There was an embedded moral that I wanted to teach them, sure: "shoes got by devilish ways will burn your feet." But there was also a lesson I wanted to teach myself: to see beyond the surface level outburst to the heart of the need and to give even when the subject of the gift has proved he/she cannot be trusted. My girls wanted to be trusted. That is what my contract gave them. They just needed someone to treat them like they were worthy of entering into a mutual contract. Because every time someone conveys the message that they aren't worth it, they start to believe it about themselves.
It's a lesson I try to tell myself every time I teach a class and they are rude to each other or to me, and it's a lesson I tell myself every time I give my time, money or energy to someone who may or may not use it in the right way or appreciate it. We don't give because we want the outcome; we give because we want to be people who give. And most of the time the recipients of our gifts want to be trusted because they want to believe they're worthy of it. Sometimes we just have to stand up and say, "I don't buy your little act", ask them if they're ashamed of themselves and proceed as if there is a hidden need to be met or a hidden hurt to be healed -- that there's more to the story than what is obvious on the surface. And then we have to give what we can to show them that they're worthy of those gifts. Because we can't control how they act, only how we respond to those actions.

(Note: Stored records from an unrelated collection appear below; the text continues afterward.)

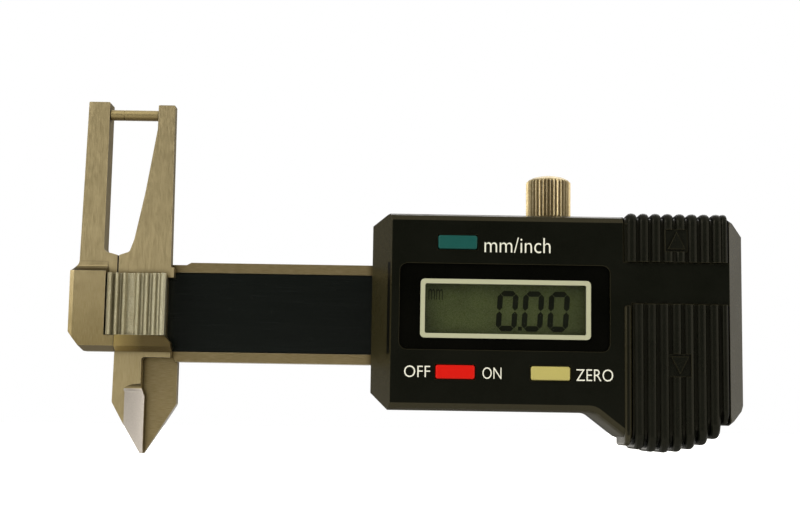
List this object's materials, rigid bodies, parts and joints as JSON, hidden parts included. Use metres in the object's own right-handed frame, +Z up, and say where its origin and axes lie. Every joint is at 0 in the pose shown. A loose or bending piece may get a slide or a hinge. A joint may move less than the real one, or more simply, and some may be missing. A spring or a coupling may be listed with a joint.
{
  "type": "digital tire tread gauge",
  "caption": "Pocket digital tread gauge: pin-tipped jaws above, knife jaws below, a sliding scale bar with a depth blade, a ribbed thumb pad and a display housing.",
  "frame": {"origin": "on the beam's flat back, on its centreline, in line with the anvils' contact plane at zero", "axes": "+X along the beam towards the display housing, +Y out of the back, +Z up to the pin-tipped arms"},
  "size_m": [0.1072, 0.0132, 0.0564],
  "materials": {
    "stainless": "satin brushed",
    "pad_steel": "bead blasted, ribbed",
    "hard_steel": "ground",
    "screw_steel": "turned",
    "brass": "machined",
    "housing": "satin moulded",
    "cover_strip": "printed film",
    "bezel": "satin",
    "lens": "clear",
    "panel": "grey-green liquid crystal",
    "board": "solder mask",
    "rubber": "matt",
    "resin": "cast",
    "teal": "satin",
    "red": "satin",
    "cream": "satin"
  },
  "bodies": {
    "frame": {"frame_beam": "stainless", "fixed_jaw": "stainless", "fixed_anvil_pin": "hard_steel", "fixed_jaw_screw_lower": "screw_steel", "fixed_jaw_screw_upper": "screw_steel", "housing_front_cover": "housing", "housing_back_plate": "housing", "housing_screw_upper_left": "screw_steel", "housing_screw_lower_left": "screw_steel", "housing_screw_upper_right": "screw_steel", "housing_screw_lower_right": "screw_steel", "display_bezel": "bezel", "display_lens": "lens", "lcd_panel": "panel", "zebra_connector": "rubber", "circuit_board": "board", "chip_resin_cap": "resin", "unit_snap_dome": "hard_steel", "power_snap_dome": "hard_steel", "zero_snap_dome": "hard_steel", "button_cell": "hard_steel", "cell_spring_contact": "brass", "cell_side_contact": "brass", "port_contact_block": "resin"},
    "slider": {"moving_jaw": "stainless", "moving_anvil_pin": "hard_steel", "thumb_pad": "pad_steel", "scale_bar": "stainless", "scale_cover": "cover_strip", "slider_screw_lower": "screw_steel", "slider_screw_upper": "screw_steel", "depth_blade": "stainless", "blade_rivet": "screw_steel"},
    "lock_screw": {"lock_screw": "screw_steel"},
    "lock_shoe": {"lock_shoe": "brass"},
    "unit_button": {"unit_button": "teal"},
    "power_button": {"power_button": "red"},
    "zero_button": {"zero_button": "cream"},
    "port_cover": {"port_cover": "housing"},
    "battery_cover": {"battery_cover": "housing"}
  },
  "joints": [
    {"name": "slider_slide", "type": "slide", "parent": "frame", "child": "slider", "axis": [1, 0, 0], "range_m": [0, 0.025]},
    {"name": "lock_screw_turn", "type": "hinge", "parent": "frame", "child": "lock_screw", "pos_m": [0.0692, -0.0016, 0.02], "axis": [0, 0, 1], "range_deg": [0, 180]},
    {"name": "lock_shoe_press", "type": "slide", "parent": "frame", "child": "lock_shoe", "axis": [0, 0, -1], "range_m": [0, 0.00016]},
    {"name": "unit_button_press", "type": "slide", "parent": "frame", "child": "unit_button", "axis": [0, 1, 0], "range_m": [0, 0.0005]},
    {"name": "power_button_press", "type": "slide", "parent": "frame", "child": "power_button", "axis": [0, 1, 0], "range_m": [0, 0.0005]},
    {"name": "zero_button_press", "type": "slide", "parent": "frame", "child": "zero_button", "axis": [0, 1, 0], "range_m": [0, 0.0005]},
    {"name": "port_cover_slide", "type": "slide", "parent": "frame", "child": "port_cover", "axis": [0, 0, 1], "range_m": [0, 0.005]},
    {"name": "battery_cover_slide", "type": "slide", "parent": "frame", "child": "battery_cover", "axis": [0, 0, -1], "range_m": [0, 0.012]}
  ],
  "couplings": [
    {"joint": "lock_shoe_press", "follows": "lock_screw_turn", "m_per_rad": 0.0000509}
  ]
}
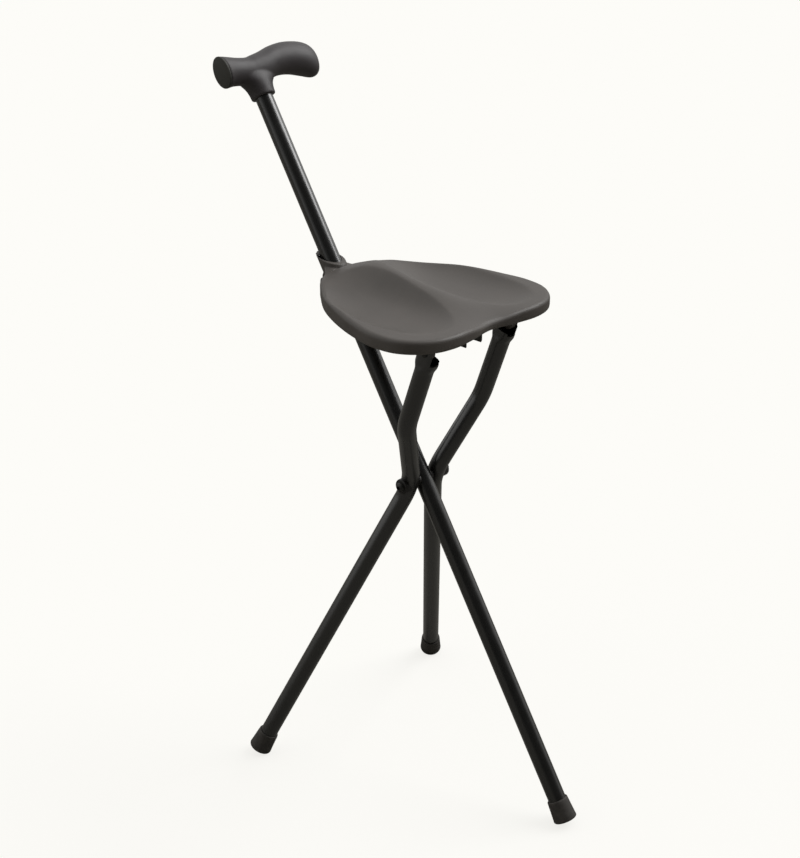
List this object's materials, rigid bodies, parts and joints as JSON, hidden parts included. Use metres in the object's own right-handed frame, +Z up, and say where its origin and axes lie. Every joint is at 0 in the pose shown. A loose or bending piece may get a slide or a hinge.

The same is almost definitely true of He Who Is In Personal Crisis. He wants so badly for me to leave, declare him selfish a jackass and make it easier for him to tell himself the story he's currently telling. But, I don't buy it. And my only option is to proceed with an understanding of the hidden wounds and need, not reacting angrily but responding as if he is worthy. I can't control how he handles this, only how I respond to him. And while that frustrates me, that's all I can do at this moment. It won't last forever, but it's what I can do right now.
If I don't do it, I may pay reap the consequence that is losing him. This is my end of the bargain.
#95 - I'm grateful that I understand that (at least in theory).